There was a wide stairway up the front of the building, and there was a narrow iron stairway at the back. We heard small steps on the iron. The kitchen door had been left unlocked. It opened softly. A tiny lady in black carrying an empty string bag came in and sat down without speaking. Franz went over and took her hands. There in Berlin, with all hell about to break across what has laughingly been called civilized Europe, a brave German embraced a terrified Jew. I remember thinking in that moment, “Paul, you better go back to Iowa. You haven’t the strength to be a part of this appalling life. Go back to your safe and friendly Jews in the clothing store.”

The widow suddenly saw me and put her hands over her eyes in fright. “Is he one of them?” she asked Franz.

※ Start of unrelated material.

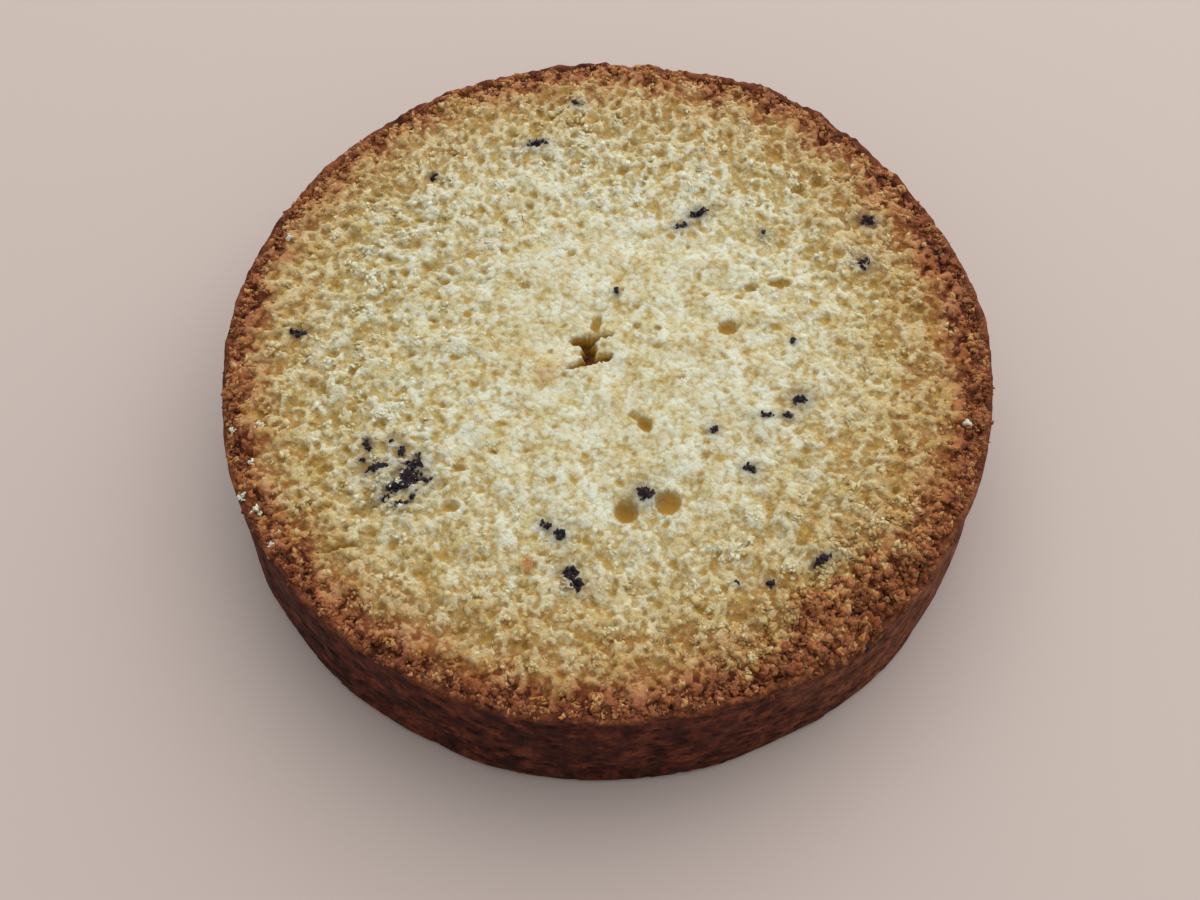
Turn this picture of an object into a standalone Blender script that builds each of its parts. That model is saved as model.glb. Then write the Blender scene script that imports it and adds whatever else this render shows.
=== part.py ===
"""A round sponge cake, cut level on top, with crushed chocolate cookies baked into it.

One solid: the browned crust, the knife-cut crumb, the torn bubbles and the cookie pieces that
stand out of the cut are all relief on it. Metres, +Z up, origin at the middle of the flat base.
"""
import math
import random

import bmesh
import bpy
from mathutils import Matrix, Vector, noise

# One seed for all random draws, so that the same cake is built each time
SEED = 2407

# Driving sizes, in metres
BASE_RADIUS = 0.0995
RIM_RADIUS = 0.0985
HEIGHT = 0.0400
BASE_ROUNDING = 0.0022

# The rounded foot's middle ring, as shares of the rounding: how far in and how high
FOOT_RING_INSET = 0.25
FOOT_RING_HEIGHT = 0.4

# The mesh: squares across the cut, and rings down the wall as shares of the height
CUT_SQUARES = 48
WALL_LEVELS = (0.96, 0.80, 0.58, 0.34, 0.14)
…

He shook his head. “He is our American friend.”

“America.” She spoke the word as if it were the magical incantation which could open sealed doors and deliver you into heaven, which was, quite simply, a farming state called Iowa which had no Nazi party. “America, America.” She rolled the word on her tongue as a child treasures a piece of candy, wanting it to last. She left with her scraps. At the door, as she stepped out into the dark pit of Berlin, she looked at me in disbelief and spoke to no one, only to her own anguished mind, “America.”

Next morning I left Berlin. Lying in the gutter outside the apartment building was a dead man, hands bound behind with adhesive tape, ankles bound with adhesive tape, a wide strip of tape across his mouth, one over his eyes. The Nazis had come again in the night. And dear Jewish widow, did you make it home with the remnants of our humble food?

On the way to the railroad station, the old Potsdamer Bahnhof, we passed a little store with its windows smashed. Hung on the door was a sign, Deutschland wird Judenfrei —“Germany will be Jew-free.” Franz took my hand, then shook his head in the ancient gesture meaning no. He dared not talk in the presence of the taxi driver. He knew it all. He was mourning the dead to come.

The night before leaving, Franz and I had gone into the one room in his apartment that had no outside wall. As he closed the door he looked at me and muttered, “In this tragic country, walls listen, walls talk, then people disappear.” I asked why he hated Hitler.

“Because he is anti-German,” Franz replied.

“But he shouts about Germany all the time,” I said.

“Yes, he howls, but he is against all things beautiful and great in our culture. He is like an animal barking in the deep woods the Romans found when they came north.”

When I arrived in New York from my Oxford-European years (ironically, on a German ship, the Bremen ), I was waiting down in third class while a tug pulled us into the harbor. The purser came through, holding his nose at the degredation of slumming in that area so deep in the ship, so crammed with people obviously poor and obviously not too well bathed. He held up a letter in his right hand and called a name. Finally I realized that it was mine. He held it out to me carefully, so that his pure Aryan hand would not touch mine. He did not know that I was pure Aryan, too.

The letter was from Gabe: “If you have come back from Europe without having spent every cent you had, you are no son of mine. Here are a few dollars. Don’t spend them on anything sensible. Love.” I had in fact arrived without money to take a cab with my luggage away from the dock. I wrote Gabe my address in New York. Next week a telegram arrived with money for the fare to Florida and a message buried in his usual way of expressing affection: “Come on down and stew in your own Jews.” I went.

 

By then I had discovered that Jews were indeed damned, but in ways my hard-eyed neighbor could not have imagined. I had found his kind, those who marched east to die in the snows west of Moscow (he gladly would have joined them) in honor of that pig with the little row of pig bristles on his upper lip. I knew about pigs, that noble animal so abundant in Iowa, and I apologize to them for the comparison.

In Kraków the night before I went to visit Auschwitz so many years and so many deaths later, a German-speaking Polish person had held out his hand toward me, asking, “Do you know what that is?” No, what is it? “That’s a dead Jew.”

Innocent, I asked, “But how do I know it is a dead Jew?”

“Because,” he said, “if it was a live Jew it would be doing this.” He rubbed his thumb back and forth across the palm of his hand as if he were counting money.

Human life is too difficult for people.

At Auschwitz I stood on the caved-in gas chamber by the vent through which the canisters of “Zyklon” gas had been dropped into the room crowded with naked men, women, and children. I felt my Jewish grandfather who had fled Poland, the Cedar Rapids rabbi pointing at things and speaking their Hebrew names, old Gabe battling pain like a boxer, Reba who hired me for a Shabbas goy , the old man in Berlin who loved Rilke’s books, his daughter Rebekah, whose eyes are on me as I write these inadequate words, I felt them walking toward me with their devoted but accusing eyes.

I was back with my own Jews. I was home. The railroad tracks that had carried those suffering people were just beyond the place where I stood. A thin whistle of a train on its way to Krakow. The dead crying.

The white birches trembled their leaves in the white sunlight (the Nazis had called the place Birkenau , “the place of birches”). My feet sank into the concrete. I was too moved to move.